What is being asked
Copy out exactly the lines from the first line of the material below through the line containing "SEAM_EDGE = 0.00008", and nothing beyond them.

+-------+

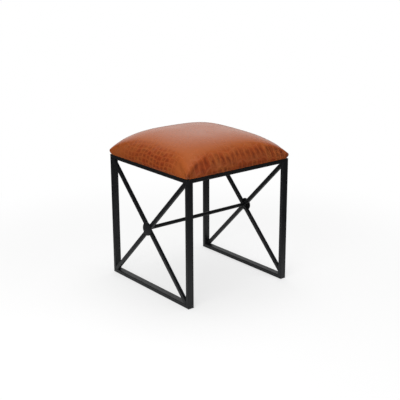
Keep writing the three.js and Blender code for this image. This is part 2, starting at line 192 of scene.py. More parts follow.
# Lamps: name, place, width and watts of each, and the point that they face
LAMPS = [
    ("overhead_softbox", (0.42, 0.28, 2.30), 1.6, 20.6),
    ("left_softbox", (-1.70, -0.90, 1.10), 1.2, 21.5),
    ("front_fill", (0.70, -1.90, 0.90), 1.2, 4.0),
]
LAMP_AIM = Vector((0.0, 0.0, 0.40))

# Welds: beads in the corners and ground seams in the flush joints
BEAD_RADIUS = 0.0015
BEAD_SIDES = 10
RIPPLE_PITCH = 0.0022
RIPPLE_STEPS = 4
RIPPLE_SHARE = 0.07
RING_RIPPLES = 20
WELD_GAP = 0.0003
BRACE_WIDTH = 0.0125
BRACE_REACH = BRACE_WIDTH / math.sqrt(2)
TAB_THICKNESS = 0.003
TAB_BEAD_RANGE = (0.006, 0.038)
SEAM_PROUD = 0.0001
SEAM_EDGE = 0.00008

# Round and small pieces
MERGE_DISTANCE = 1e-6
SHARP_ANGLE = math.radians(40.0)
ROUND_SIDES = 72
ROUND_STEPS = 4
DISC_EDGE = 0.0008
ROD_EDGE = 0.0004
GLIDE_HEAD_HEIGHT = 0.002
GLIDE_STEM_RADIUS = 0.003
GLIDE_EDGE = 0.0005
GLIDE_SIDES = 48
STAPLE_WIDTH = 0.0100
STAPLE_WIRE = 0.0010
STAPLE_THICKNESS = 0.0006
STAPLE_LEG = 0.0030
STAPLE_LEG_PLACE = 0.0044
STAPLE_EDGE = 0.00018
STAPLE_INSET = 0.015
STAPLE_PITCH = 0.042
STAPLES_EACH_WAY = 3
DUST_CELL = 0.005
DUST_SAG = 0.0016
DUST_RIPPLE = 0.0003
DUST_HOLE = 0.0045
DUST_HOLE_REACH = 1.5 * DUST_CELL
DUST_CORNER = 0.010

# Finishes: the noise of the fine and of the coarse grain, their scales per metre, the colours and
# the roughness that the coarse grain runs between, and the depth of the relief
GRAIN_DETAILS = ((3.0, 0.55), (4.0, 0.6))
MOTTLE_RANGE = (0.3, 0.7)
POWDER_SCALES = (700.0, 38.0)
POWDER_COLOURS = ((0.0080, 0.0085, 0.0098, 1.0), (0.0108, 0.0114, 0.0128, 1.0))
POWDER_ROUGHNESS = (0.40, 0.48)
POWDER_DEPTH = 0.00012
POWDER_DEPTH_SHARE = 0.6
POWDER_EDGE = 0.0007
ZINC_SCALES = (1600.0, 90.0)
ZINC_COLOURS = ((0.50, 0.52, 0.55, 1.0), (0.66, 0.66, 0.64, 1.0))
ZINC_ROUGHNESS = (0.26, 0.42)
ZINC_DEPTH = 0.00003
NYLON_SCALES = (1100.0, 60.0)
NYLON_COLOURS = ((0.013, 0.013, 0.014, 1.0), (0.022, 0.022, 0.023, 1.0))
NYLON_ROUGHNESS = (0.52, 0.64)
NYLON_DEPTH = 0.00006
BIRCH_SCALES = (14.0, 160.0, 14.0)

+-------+

Output for this task
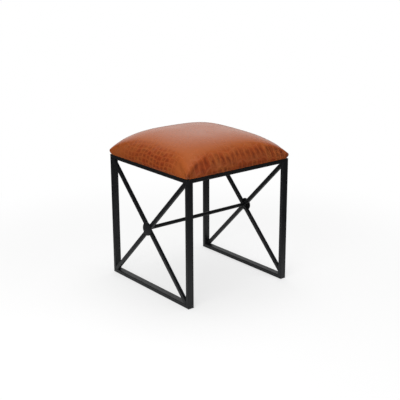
Keep writing the three.js and Blender code for this image. This is part 2, starting at line 192 of scene.py. More parts follow.
# Lamps: name, place, width and watts of each, and the point that they face
LAMPS = [
    ("overhead_softbox", (0.42, 0.28, 2.30), 1.6, 20.6),
    ("left_softbox", (-1.70, -0.90, 1.10), 1.2, 21.5),
    ("front_fill", (0.70, -1.90, 0.90), 1.2, 4.0),
]
LAMP_AIM = Vector((0.0, 0.0, 0.40))

# Welds: beads in the corners and ground seams in the flush joints
BEAD_RADIUS = 0.0015
BEAD_SIDES = 10
RIPPLE_PITCH = 0.0022
RIPPLE_STEPS = 4
RIPPLE_SHARE = 0.07
RING_RIPPLES = 20
WELD_GAP = 0.0003
BRACE_WIDTH = 0.0125
BRACE_REACH = BRACE_WIDTH / math.sqrt(2)
TAB_THICKNESS = 0.003
TAB_BEAD_RANGE = (0.006, 0.038)
SEAM_PROUD = 0.0001
SEAM_EDGE = 0.00008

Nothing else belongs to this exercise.